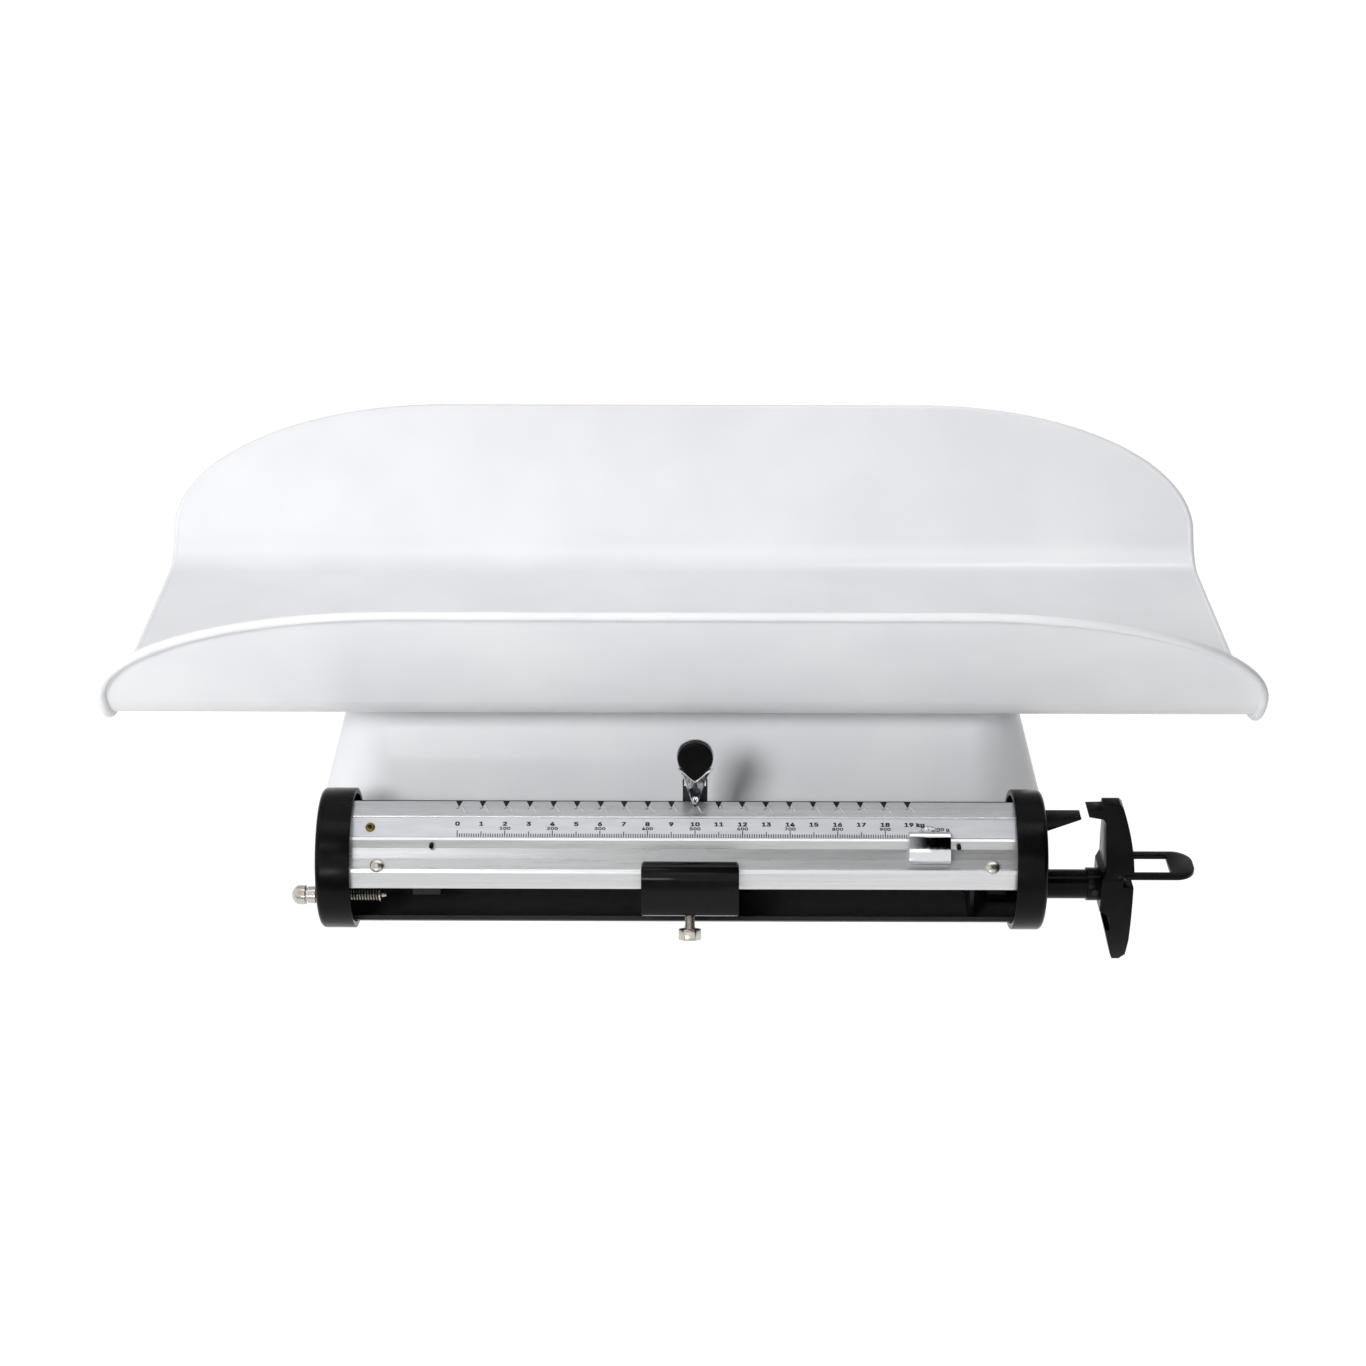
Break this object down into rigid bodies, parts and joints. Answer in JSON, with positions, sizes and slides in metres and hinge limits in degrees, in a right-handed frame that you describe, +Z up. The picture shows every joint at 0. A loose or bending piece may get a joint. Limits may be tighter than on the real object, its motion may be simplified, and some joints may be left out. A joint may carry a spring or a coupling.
{
  "type": "baby scale",
  "caption": "Mechanical baby scale: a white trough pan on a pressed base, weighed by a tubular beam with sliding poises, a tare block and a lockable index.",
  "frame": {"origin": "on the table plane under the feet, under the middle of the whole object's outline", "axes": "+Z up, +X to the user's right along the beam, -Y towards the user, the beam in front"},
  "size_m": [0.55, 0.2982, 0.1897],
  "materials": {
    "white_enamel": "gloss",
    "grey_paint": "satin",
    "black_paint": "satin",
    "zinc_sheet": "satin",
    "nickel": "satin",
    "hard_steel": "satin",
    "cast_iron": "matte",
    "rubber": "matte",
    "brushed_aluminium": "satin",
    "label_foil": "satin",
    "brass": "satin",
    "black_plastic": "satin",
    "chrome": "polished"
  },
  "bodies": {
    "base": {"base_housing": "white_enamel", "base_plate": "zinc_sheet", "rubber_feet": "rubber", "feet_screws": "nickel", "lever_stands": "cast_iron", "fulcrum_stand": "black_paint", "fulcrum_bearings": "hard_steel", "bar_stand": "black_paint", "fixed_bar": "black_paint", "index_bow": "black_plastic", "bow_clamp_screw": "nickel", "lock_pin": "hard_steel", "bracket_screws": "nickel"},
    "platform": {"pan": "white_enamel", "platform_frame": "grey_paint", "pan_nuts": "nickel", "platform_bearings": "hard_steel"},
    "long_lever": {"long_lever": "cast_iron", "long_lever_knives": "hard_steel", "lever_strut": "hard_steel", "beam_link": "hard_steel"},
    "short_lever": {"short_lever": "cast_iron", "short_lever_knives": "hard_steel"},
    "beam": {"left_end_cap": "black_plastic", "right_end_cap": "black_plastic", "scale_profile": "brushed_aluminium", "scale_label": "label_foil", "label_rivet": "brass", "profile_screws": "nickel", "stop_pins": "black_plastic", "lower_shell": "black_paint", "guide_rod": "hard_steel", "fulcrum_knife": "hard_steel", "load_knife": "hard_steel", "lock_plate": "hard_steel"},
    "kg_poise": {"kg_weight": "hard_steel", "kg_carriage": "black_paint", "latch_pin": "hard_steel"},
    "kg_latch": {"kg_latch": "chrome", "kg_knob": "black_plastic"},
    "gram_poise": {"gram_poise": "chrome"},
    "tare_poise": {"tare_poise": "black_plastic"},
    "tare_screw": {"tare_screw": "nickel"},
    "zero_screw": {"zero_screw": "nickel"},
    "lock_lever": {"lock_lever": "black_plastic"},
    "lock_rod": {"lock_rod": "hard_steel"}
  },
  "joints": [
    {"name": "beam_swing", "type": "hinge", "parent": "base", "child": "beam", "pos_m": [-0.121, -0.10809, 0.05], "axis": [0, 1, 0], "range_deg": [-1, 1]},
    {"name": "platform_sink", "type": "slide", "parent": "base", "child": "platform", "axis": [0, 0, 1], "range_m": [-0.0001, 0.0001]},
    {"name": "long_lever_swing", "type": "hinge", "parent": "base", "child": "long_lever", "pos_m": [0.128, 0.01191, 0.0195], "axis": [0, 1, 0], "range_deg": [-0.1, 0.1]},
    {"name": "short_lever_swing", "type": "hinge", "parent": "base", "child": "short_lever", "pos_m": [-0.128, 0.01191, 0.0365], "axis": [0, 1, 0], "range_deg": [-0.1, 0.1]},
    {"name": "kg_slide", "type": "slide", "parent": "beam", "child": "kg_poise", "axis": [1, 0, 0], "range_m": [-0.1112, 0.10008]},
    {"name": "kg_latch_tilt", "type": "hinge", "parent": "kg_poise", "child": "kg_latch", "pos_m": [0.00626, -0.10334, 0.0975], "axis": [1, 0, 0], "range_deg": [-25, 6]},
    {"name": "gram_slide", "type": "slide", "parent": "beam", "child": "gram_poise", "axis": [1, 0, 0], "range_m": [-0.2214, 0.001]},
    {"name": "tare_slide", "type": "slide", "parent": "beam", "child": "tare_poise", "axis": [1, 0, 0], "range_m": [-0.092, 0.092]},
    {"name": "tare_clamp_turn", "type": "hinge", "parent": "tare_poise", "child": "tare_screw", "pos_m": [0.004, -0.13859, 0.0425], "axis": [0, 0.4226, 0.9063], "range_deg": [-180, 180]},
    {"name": "zero_turn", "type": "hinge", "parent": "beam", "child": "zero_screw", "pos_m": [-0.16, -0.12609, 0.0439], "axis": [1, 0, 0], "range_deg": [-360, 360]},
    {"name": "lock_turn", "type": "hinge", "parent": "base", "child": "lock_lever", "pos_m": [0.2075, -0.10809, 0.0507], "axis": [0, 1, 0], "range_deg": [0, 25]},
    {"name": "lock_push", "type": "slide", "parent": "base", "child": "lock_rod", "axis": [-1, 0, 0], "range_m": [0, 0.0042]}
  ],
  "couplings": [
    {"joint": "platform_sink", "follows": "beam_swing", "m_per_rad": 0.0056727},
    {"joint": "long_lever_swing", "follows": "beam_swing", "ratio": 0.094545},
    {"joint": "short_lever_swing", "follows": "beam_swing", "ratio": -0.094545},
    {"joint": "lock_push", "follows": "lock_turn", "m_per_rad": 0.009625}
  ]
}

☆ ☆ ☆ ☆ ☆ ☆ ☆

Exercise prompt >>
From the listing above, extract every line exactly as it stands.

Right answer >>
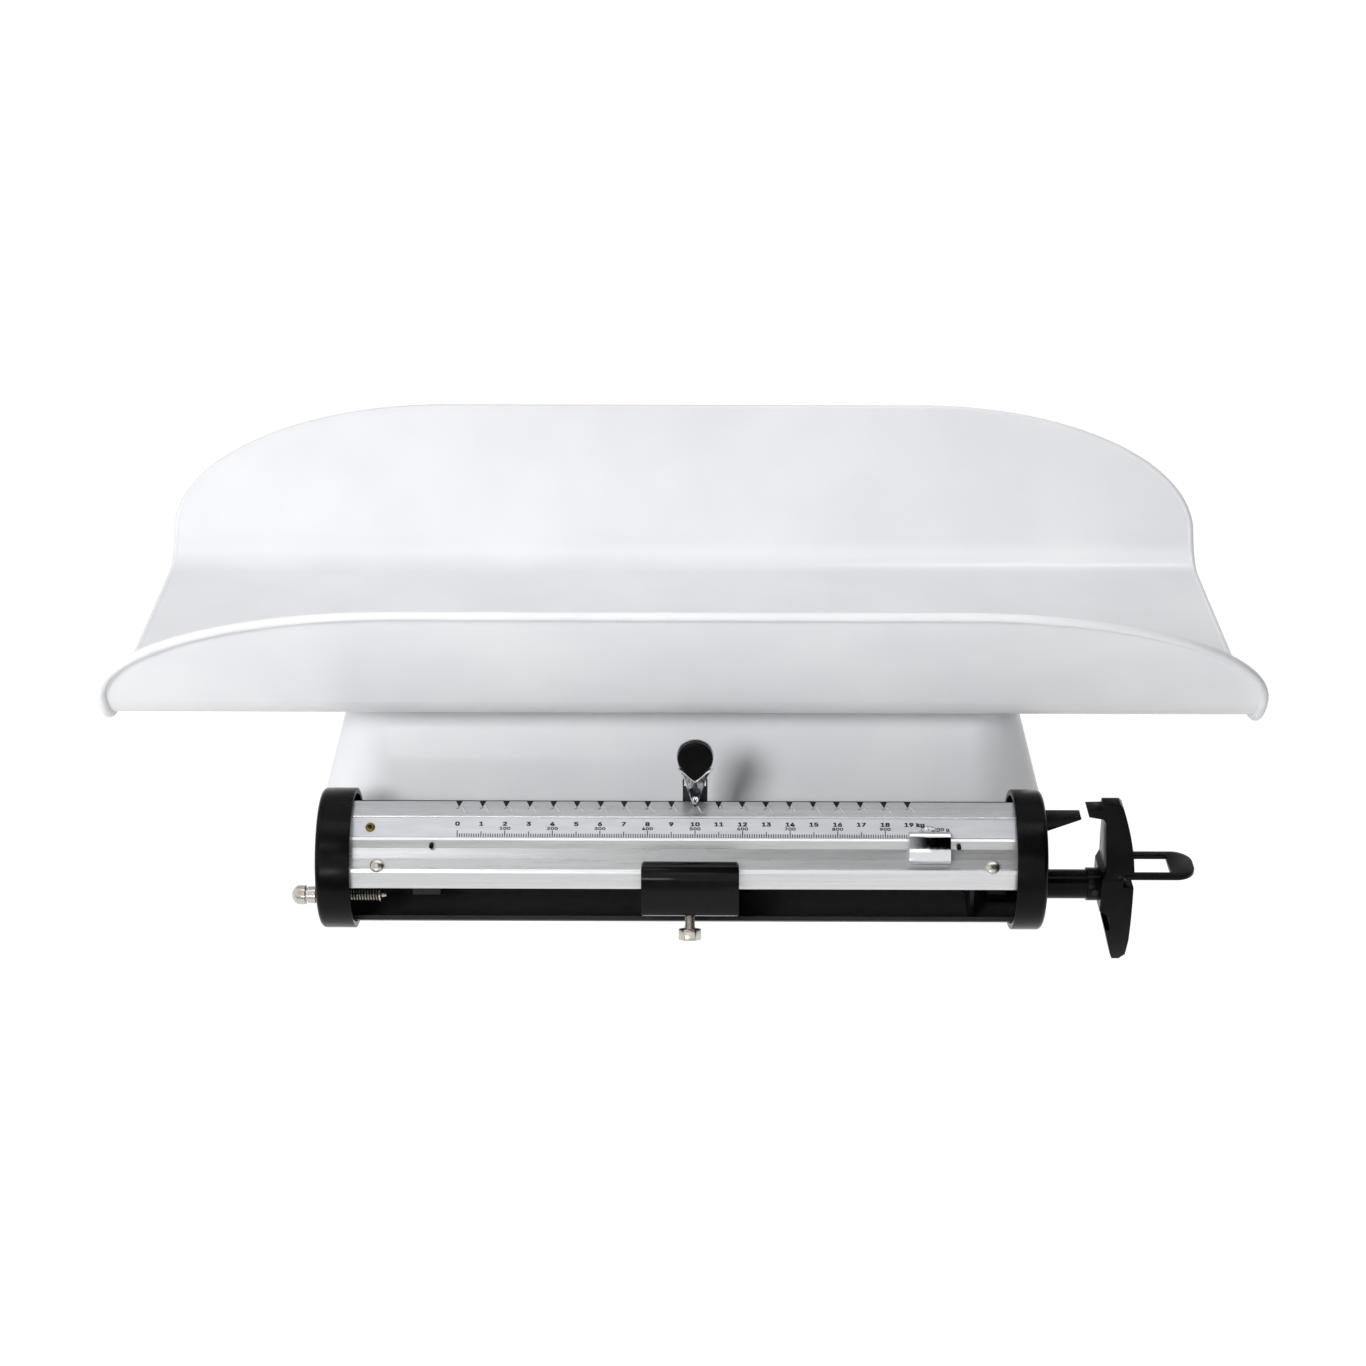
Break this object down into rigid bodies, parts and joints. Answer in JSON, with positions, sizes and slides in metres and hinge limits in degrees, in a right-handed frame that you describe, +Z up. The picture shows every joint at 0. A loose or bending piece may get a joint. Limits may be tighter than on the real object, its motion may be simplified, and some joints may be left out. A joint may carry a spring or a coupling.
{
  "type": "baby scale",
  "caption": "Mechanical baby scale: a white trough pan on a pressed base, weighed by a tubular beam with sliding poises, a tare block and a lockable index.",
  "frame": {"origin": "on the table plane under the feet, under the middle of the whole object's outline", "axes": "+Z up, +X to the user's right along the beam, -Y towards the user, the beam in front"},
  "size_m": [0.55, 0.2982, 0.1897],
  "materials": {
    "white_enamel": "gloss",
    "grey_paint": "satin",
    "black_paint": "satin",
    "zinc_sheet": "satin",
    "nickel": "satin",
    "hard_steel": "satin",
    "cast_iron": "matte",
    "rubber": "matte",
    "brushed_aluminium": "satin",
    "label_foil": "satin",
    "brass": "satin",
    "black_plastic": "satin",
    "chrome": "polished"
  },
  "bodies": {
    "base": {"base_housing": "white_enamel", "base_plate": "zinc_sheet", "rubber_feet": "rubber", "feet_screws": "nickel", "lever_stands": "cast_iron", "fulcrum_stand": "black_paint", "fulcrum_bearings": "hard_steel", "bar_stand": "black_paint", "fixed_bar": "black_paint", "index_bow": "black_plastic", "bow_clamp_screw": "nickel", "lock_pin": "hard_steel", "bracket_screws": "nickel"},
    "platform": {"pan": "white_enamel", "platform_frame": "grey_paint", "pan_nuts": "nickel", "platform_bearings": "hard_steel"},
    "long_lever": {"long_lever": "cast_iron", "long_lever_knives": "hard_steel", "lever_strut": "hard_steel", "beam_link": "hard_steel"},
    "short_lever": {"short_lever": "cast_iron", "short_lever_knives": "hard_steel"},
    "beam": {"left_end_cap": "black_plastic", "right_end_cap": "black_plastic", "scale_profile": "brushed_aluminium", "scale_label": "label_foil", "label_rivet": "brass", "profile_screws": "nickel", "stop_pins": "black_plastic", "lower_shell": "black_paint", "guide_rod": "hard_steel", "fulcrum_knife": "hard_steel", "load_knife": "hard_steel", "lock_plate": "hard_steel"},
    "kg_poise": {"kg_weight": "hard_steel", "kg_carriage": "black_paint", "latch_pin": "hard_steel"},
    "kg_latch": {"kg_latch": "chrome", "kg_knob": "black_plastic"},
    "gram_poise": {"gram_poise": "chrome"},
    "tare_poise": {"tare_poise": "black_plastic"},
    "tare_screw": {"tare_screw": "nickel"},
    "zero_screw": {"zero_screw": "nickel"},
    "lock_lever": {"lock_lever": "black_plastic"},
    "lock_rod": {"lock_rod": "hard_steel"}
  },
  "joints": [
    {"name": "beam_swing", "type": "hinge", "parent": "base", "child": "beam", "pos_m": [-0.121, -0.10809, 0.05], "axis": [0, 1, 0], "range_deg": [-1, 1]},
    {"name": "platform_sink", "type": "slide", "parent": "base", "child": "platform", "axis": [0, 0, 1], "range_m": [-0.0001, 0.0001]},
    {"name": "long_lever_swing", "type": "hinge", "parent": "base", "child": "long_lever", "pos_m": [0.128, 0.01191, 0.0195], "axis": [0, 1, 0], "range_deg": [-0.1, 0.1]},
    {"name": "short_lever_swing", "type": "hinge", "parent": "base", "child": "short_lever", "pos_m": [-0.128, 0.01191, 0.0365], "axis": [0, 1, 0], "range_deg": [-0.1, 0.1]},
    {"name": "kg_slide", "type": "slide", "parent": "beam", "child": "kg_poise", "axis": [1, 0, 0], "range_m": [-0.1112, 0.10008]},
    {"name": "kg_latch_tilt", "type": "hinge", "parent": "kg_poise", "child": "kg_latch", "pos_m": [0.00626, -0.10334, 0.0975], "axis": [1, 0, 0], "range_deg": [-25, 6]},
    {"name": "gram_slide", "type": "slide", "parent": "beam", "child": "gram_poise", "axis": [1, 0, 0], "range_m": [-0.2214, 0.001]},
    {"name": "tare_slide", "type": "slide", "parent": "beam", "child": "tare_poise", "axis": [1, 0, 0], "range_m": [-0.092, 0.092]},
    {"name": "tare_clamp_turn", "type": "hinge", "parent": "tare_poise", "child": "tare_screw", "pos_m": [0.004, -0.13859, 0.0425], "axis": [0, 0.4226, 0.9063], "range_deg": [-180, 180]},
    {"name": "zero_turn", "type": "hinge", "parent": "beam", "child": "zero_screw", "pos_m": [-0.16, -0.12609, 0.0439], "axis": [1, 0, 0], "range_deg": [-360, 360]},
    {"name": "lock_turn", "type": "hinge", "parent": "base", "child": "lock_lever", "pos_m": [0.2075, -0.10809, 0.0507], "axis": [0, 1, 0], "range_deg": [0, 25]},
    {"name": "lock_push", "type": "slide", "parent": "base", "child": "lock_rod", "axis": [-1, 0, 0], "range_m": [0, 0.0042]}
  ],
  "couplings": [
    {"joint": "platform_sink", "follows": "beam_swing", "m_per_rad": 0.0056727},
    {"joint": "long_lever_swing", "follows": "beam_swing", "ratio": 0.094545},
    {"joint": "short_lever_swing", "follows": "beam_swing", "ratio": -0.094545},
    {"joint": "lock_push", "follows": "lock_turn", "m_per_rad": 0.009625}
  ]
}